UNHCR calls for action to strengthen international response to refugees

Information note - Towards a global compact on refugees
13 October 2017
Uganda. The overcrowded school educating South Sudanese refugees
Refugee children who escaped the conflict in South Sudan attend Yangani Progressive Primary School in Yumbe District, northern Uganda. According to Yangani's deputy headteacher, the school has over 5,000 registered pupils.

UNHCR will convene the next round of thematic discussions in Geneva next week (17 and 18 October 2017) as it leads a consultative process to develop a global compact on refugees amidst record levels of people displaced by conflict and persecution globally.

The High Commissioner for Refugees was given the task of proposing a refugee compact in last year’s New York Declaration for Refugees and Migrants by the UN General Assembly, which also provided for the negotiation of a separate global compact on safe, orderly and regular migration.

Next week’s meeting at the Palais des Nations (rooms XVII and XXIV) will be attended by some 300 participants representing governments, international organizations, refugees and NGOs, as well as academics and other experts. The main proceedings will be streamed live on webtv.un.org between 1000 and 1800.  A limited number of seats will be available for accredited media in room XVII.

The aim of the conference is to produce concrete suggestions to be included in the programme of action section of the compact, which will underpin the comprehensive refugee response framework (CRRF) set out in annex I to the New York Declaration.  The programme of action will provide a platform for cooperation, through which countries hosting large numbers of refugees can rely on support from the international community.  

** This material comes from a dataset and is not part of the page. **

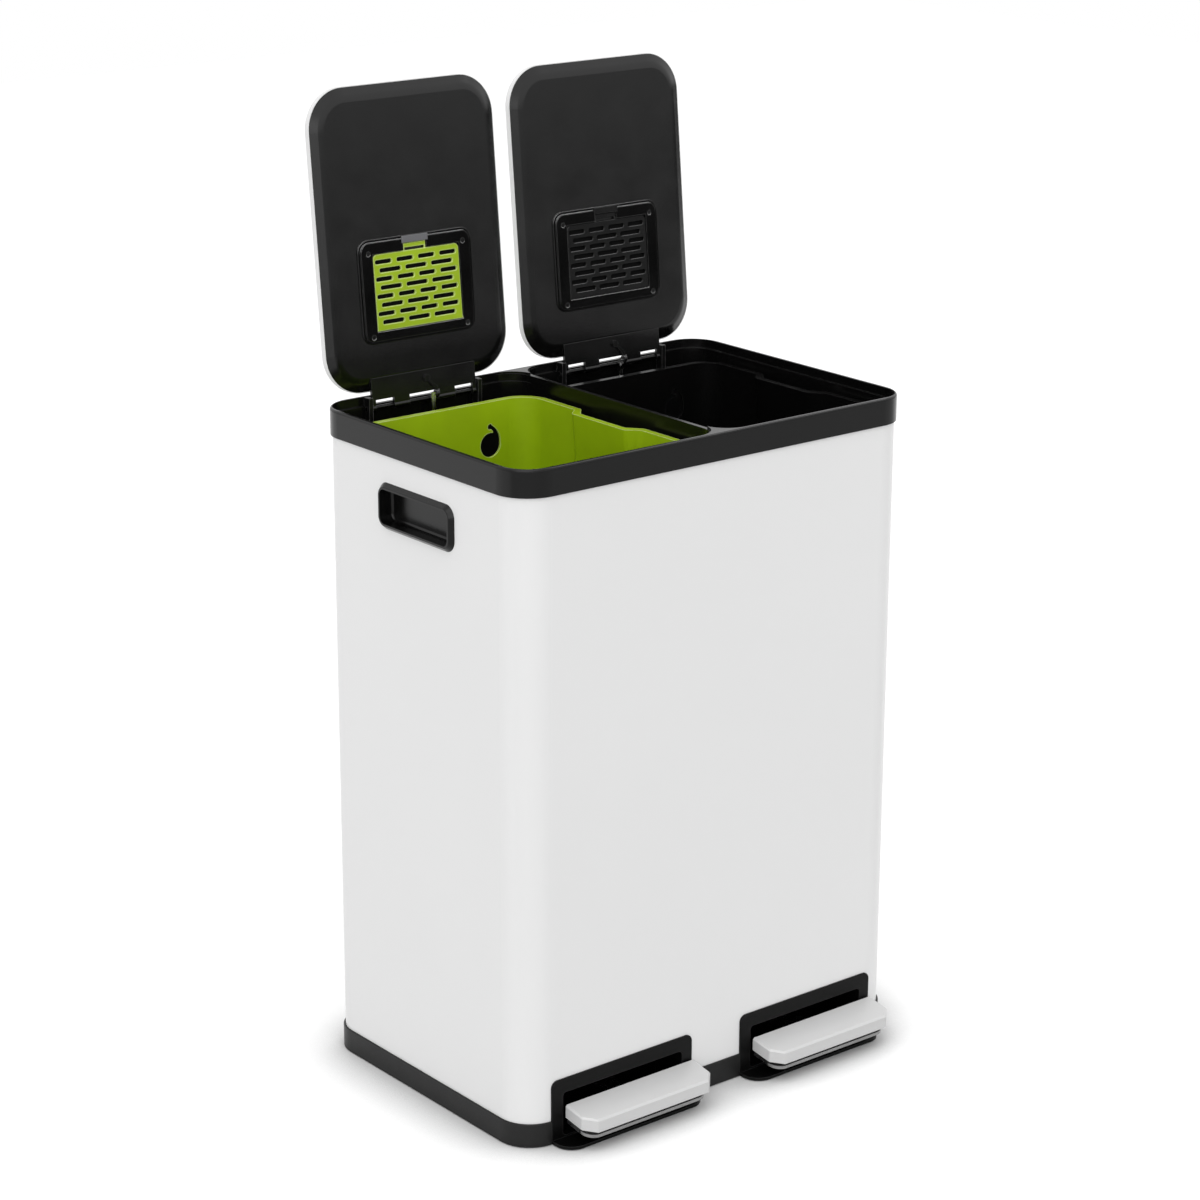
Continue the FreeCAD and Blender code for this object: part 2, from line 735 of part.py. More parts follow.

The conference will focus on actions designed to strengthen the reception and admission of large numbers of refugees, support their immediate and longer-term needs, and bolster support for host governments and communities.  Specific topics will include how better to prepare for refugee influxes and mobilize more resources, ways of including refugees in national health, education and social support systems, how to boost livelihood opportunities for refugees and how to use innovations to improve humanitarian aid and connectivity for refugees.  

To promote discussion, UNHCR has put forward some preliminary suggestions in a concept paper [http://www.unhcr.org/59dc8f317]. 

The co-chairs of the meeting, UNHCR’s Assistant High Commissioner for Protection Volker Turk and the Permanent Representative of Denmark to the United Nations Organization in Geneva, Ambassador Carsten Staur, will convene summary panels and make closing remarks between 1700 and 1800 on each of the conference.